Hooker Distinguished Visiting Professor 2026 Public Talk: Shachar Kariv
Mar 12, 2026
2:00PM to 4:00PM
Date/Time
Date(s) - 12/03/2026
2:00 pm - 4:00 pm
This year we are joined by Shachar Kariv from the University of California – Berkeley for the Hooker Distinguished Visiting Professor 2026.
Dr. Kariv will be presenting 3 lectures over his visit with the Department of Economics. Kariv is the Benjamin N. Ward Professor of Economics. Educated at Tel Aviv University and New York University, where he received his Ph.D. in economics in 2003, the same year he joined the Department of Economics at the University of California, Berkeley. He has been the Department Chair (2014-17 and 2021-22) the Faculty Director of UC Berkeley Experimental Social Science Laboratory (2009-2014), aka Xlab, a laboratory for conducting experiment-based investigations of issues of interest to social sciences.
Public Talk: The Distributional Preferences of the General (US) Population and of Elites
Thursday, March 12
2:00pm – 4:00pm
Council Chambers, Gilmour Hall 111
Register: Hooker Distinguished Visiting Professor 2026 – Register Here
Read about this study here on Slate.
Abstract
We study the distributional preferences of Americans by decomposing preferences into two qualitatively different tradeoffs—fairness versus self-interest, and equality versus efficiency—and measuring both at the individual level in a large and diverse sample of the US population. We also document the relationship between distributional preferences and voting decisions, shedding light on how American voters are motivated by their distributional preferences. We compare the distributional preferences of the general population to those of elite groups, including law and medical students at top universities. We show that elites are less fair-minded and, perhaps most importantly, substantially and significantly less inclined to sacrifice efficiency to reduce inequality. We further show that our experimental measure of equality-efficiency tradeoffs predicts elite students’ career choices.
Additional Seminars
Linking Social and Personal Preferences: Theory and Experiment
Wednesday, March 11
11:30am – 12:30pm
KTH 334
If you would like to read the paper, you can view it through Kariv’s research page.
Abstract
We ask whether an individual’s attitude toward risk in the personal domain connects to their attitude toward risk in the social domain. We offer formalizations, theoretical responses, and an experimental test. Our motivation is both intellectual and pragmatic: we choose individuals who make consequential decisions for us—Chairs, Deans, Mayors, Governors, Presidents. We care not only about a President’s policy preferences, but what risks they’ll take to achieve them. Blockading Soviet ships (as Kennedy did) risks war; pursuing tax reform and civil rights simultaneously (also as Kennedy did) risks accomplishing neither. Can we infer anything about a President’s risky social choices from personal choices like investing aggressively? Drawing inferences about (present and future) risky social choices from knowledge of (past and present) risky personal choices would seem useful, and also possible—provided that there is a linkage between attitude toward risk in the personal domain and attitude toward risk in the social domain.

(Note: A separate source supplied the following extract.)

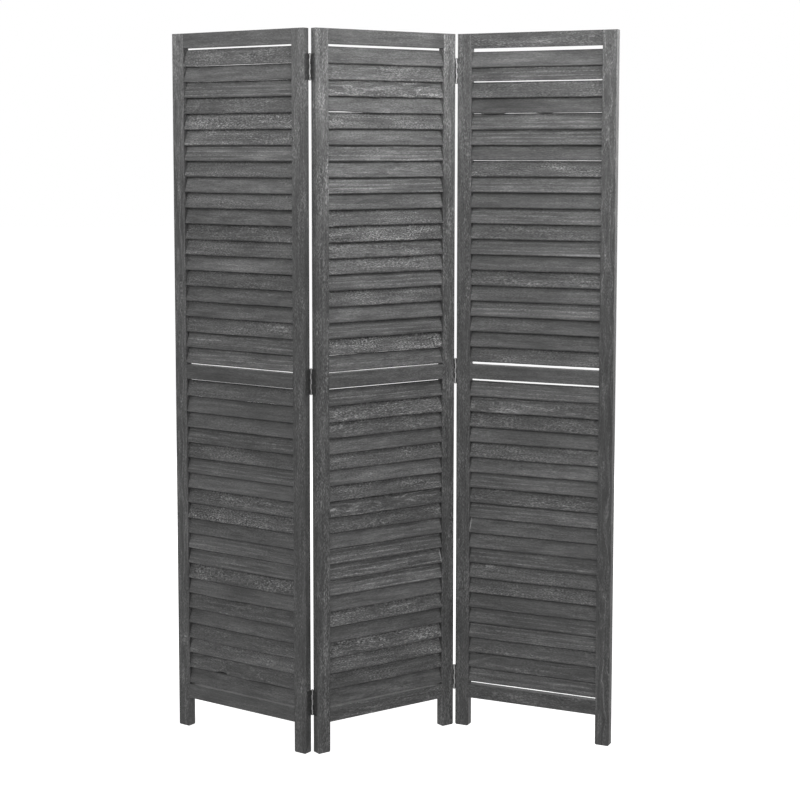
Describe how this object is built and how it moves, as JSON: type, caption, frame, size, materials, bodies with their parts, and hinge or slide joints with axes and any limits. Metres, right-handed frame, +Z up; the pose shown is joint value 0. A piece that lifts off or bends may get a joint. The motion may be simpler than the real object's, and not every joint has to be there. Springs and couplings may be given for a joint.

Ever Since Allais and Ellsberg
Friday, March 13
11:00am – 12:30pm
KTH 334
If you would like to read the paper, you can view it through Kariv’s research page.
Abstract
The Allais critique of expected utility theory (EUT) has led to the development of theories of choice under risk that relax the independence axiom, but which adhere to the conventional axioms of ordering and monotonicity. Unlike many existing laboratory experiments designed to test independence, our experiment systematically tests the entire set of axioms, providing much richer evidence against which EUT can be judged. Our within-subjects analysis is nonparametric, using only information about revealed preference relations in the individual-level data. For most subjects, we find that departures from independence are statistically significant but minor relative to departures from ordering and/or monotonicity. We also extend the results in settings with risk (known probabilities) to settings with ambiguity (unknown probabilities) and also to time instead of risk tradeoffs.